Saturday, July 27, 2013

My Love for m&ms: A Need for Christ!

If you ask my sister Tina, I have one severe weakness: m&ms (she will also include semi-sweet chocolate chips)!  I can't stop eating them.  If there is recent purchase from Cost Co of a 1 lb. of m&m's, I can't guarantee that there will be any left the next day.  The trend goes as following: First I open the bag, pull a small  bowl out, fill the bowl and start watching a movie.  The bowl filled with heavenly goodness quickly vanishes and it's not even pass the opening scene!  So of course, another bowl of goodness is in order.  Self-justification comes in: I've ran 4 marathons - I'm still burning off those calories right???  (my weight and belly tells another story!)  Needless to say, you can figure the rest of the story.  The 1 lb. bag is finished much much too soon!  It's usually followed with a stomach ache and sugar crash. 

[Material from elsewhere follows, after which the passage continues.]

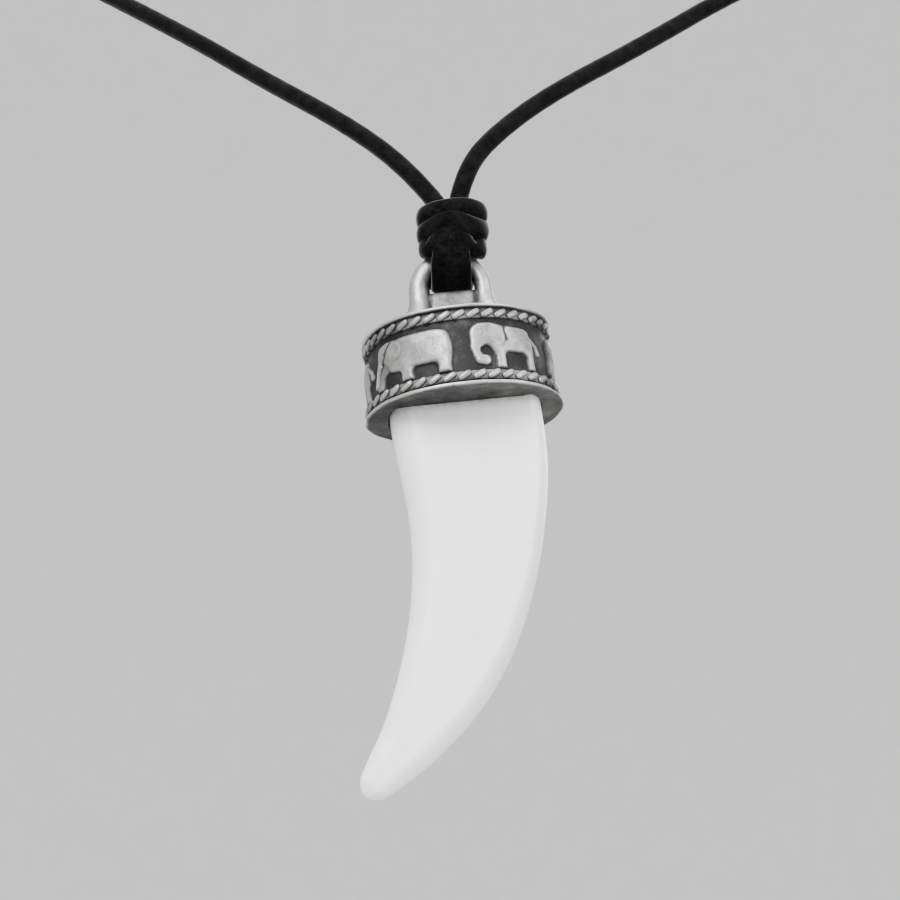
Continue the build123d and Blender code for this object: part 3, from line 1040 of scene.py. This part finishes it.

What does this story reveal?  Well, it reveals I have no self-control when it comes to m&ms, but it reveals something much deeper: it reveals that I'm broken!  I would argue it points to my need for a Savior and not just some anti-acids!  My disordered passion for m&ms is just one of many of my disordered passions.  St. Paul speaks about this disorder in his letter to the Romans: "but I am carnal, sold under sin. I do not understand my own actions.  For I do not do what I want, but I do the very thing I hate... I can will what is right but I cannot do it.  For I do not do the good I want, but the evil I do not want is what I do." (Romans 7:14 ff).  My goal when I first opened the bag of m&m was not to finish the full 1 pound bag of m&m's, but in a certain sense, I do the very thing I hate!  The very thing that is bad for my body!

My disorder passion for m&m is just one simple story of my many disordered and bad addictions.  I'm enjoying another disordered passion; I'm feeding my coffee addiction as I type this blog.  Before I get to my main point, I have to state the following: We all know m&ms in themselves are not bad, neither is the coffee I drink.  But with lack of self control seen in the story I just shared, we can see how something that is a good can become something bad!

This disorder speaks into the Anthropology of man!  The Church fathers would write about the 4 faculties of man in the following order:

1. Intellect
2. Will
3. Emotions
4. Passions

Before the broken relationship between God and Man, man kept his 4 faculties in the correct order.  The intellect would direct the will, and the will would control the emotions and passions.  But because the fall, what happened?  Well after being on 8 different University campuses over the last 14 years.  I can tell you the order goes as following:

1. Passions
2. Emotions
3. Will
4. Intellect (which is ironic because the university is supposed to be directed in forming the intellect)

Clearly, most college students are dictated by their own passions and emotions.   And it is to the detriment of the student, the University encourages the students to experiment with their sexuality (passions) and to have fun!  However, they don't mention the bad consequences of playing with their passions.  My friend just told me of story of guy bragging about how he had slept with over 60 women.  What a lie that has been fed to those pursuing higher education (the intellect).  Living a disordered life does not lead to a life of freedom and happiness, but one of slavery and bad consequences.  As Frank Sheed in Theology and Sanity commented: we are truly free to do what ever we want, however, because we live in an ordered world, we are truly not free from the consequences of our actions.   Like my story above.  I am truly free to eat the 1 lb. m&m bag, I'm, however, not free from the effects of eating a full pound of m&ms.  Or in the case of the guy who slept with over 60 woman, he is free to do that, but not free from the STDs or psychological disorders that may come from living such a life style.  

So it is clear: we have many disordered passions!  Why does God allow us to live in a life of disorder?  Why do we have to constantly struggle against our own passions and emotions?  Why do we do what we don't want to do?  St. Paul gives us insight to this as well!!!

St. Paul writes in his 2nd letter to the Corinthians: "a thorn was given me in the flesh, a messenger of Satan, to harass me, to keep me from being to elated.  Three times I besought The Lord about this, that it should leave me; but he said to me 'My grace is sufficient for you, for my power is made perfect in weakness.' I will all the more gladly boast of my weaknesses, that the power of Christ may rest upon me.  For the sake of Christ, then, I am content with weaknesses, insults, hardships, persecutions, and calamities; for when I am weak, then I am strong" (2 Cor 12 7:10)

It is in Christ we can correct this disorder.  It is in receiving the Sacraments, that we can receive the grace to live ordered.  But this desire to re-align our faculties can first begin by acknowledging our false passions.  It's in my false passions that I realize my own brokenness and that I personally can't realign them, but it solely in Christ that this can be done.  Sin has the ability to make us aware of our brokenness and a need for a savior.  For example; one needs to be aware of their illness before they can seek healing from a physician.  If I don't know I'm sick, I can't receive the necessary help.   Let us acknowledge our brokenness, turn to the Lord for healing and love, and realign our faculties!!!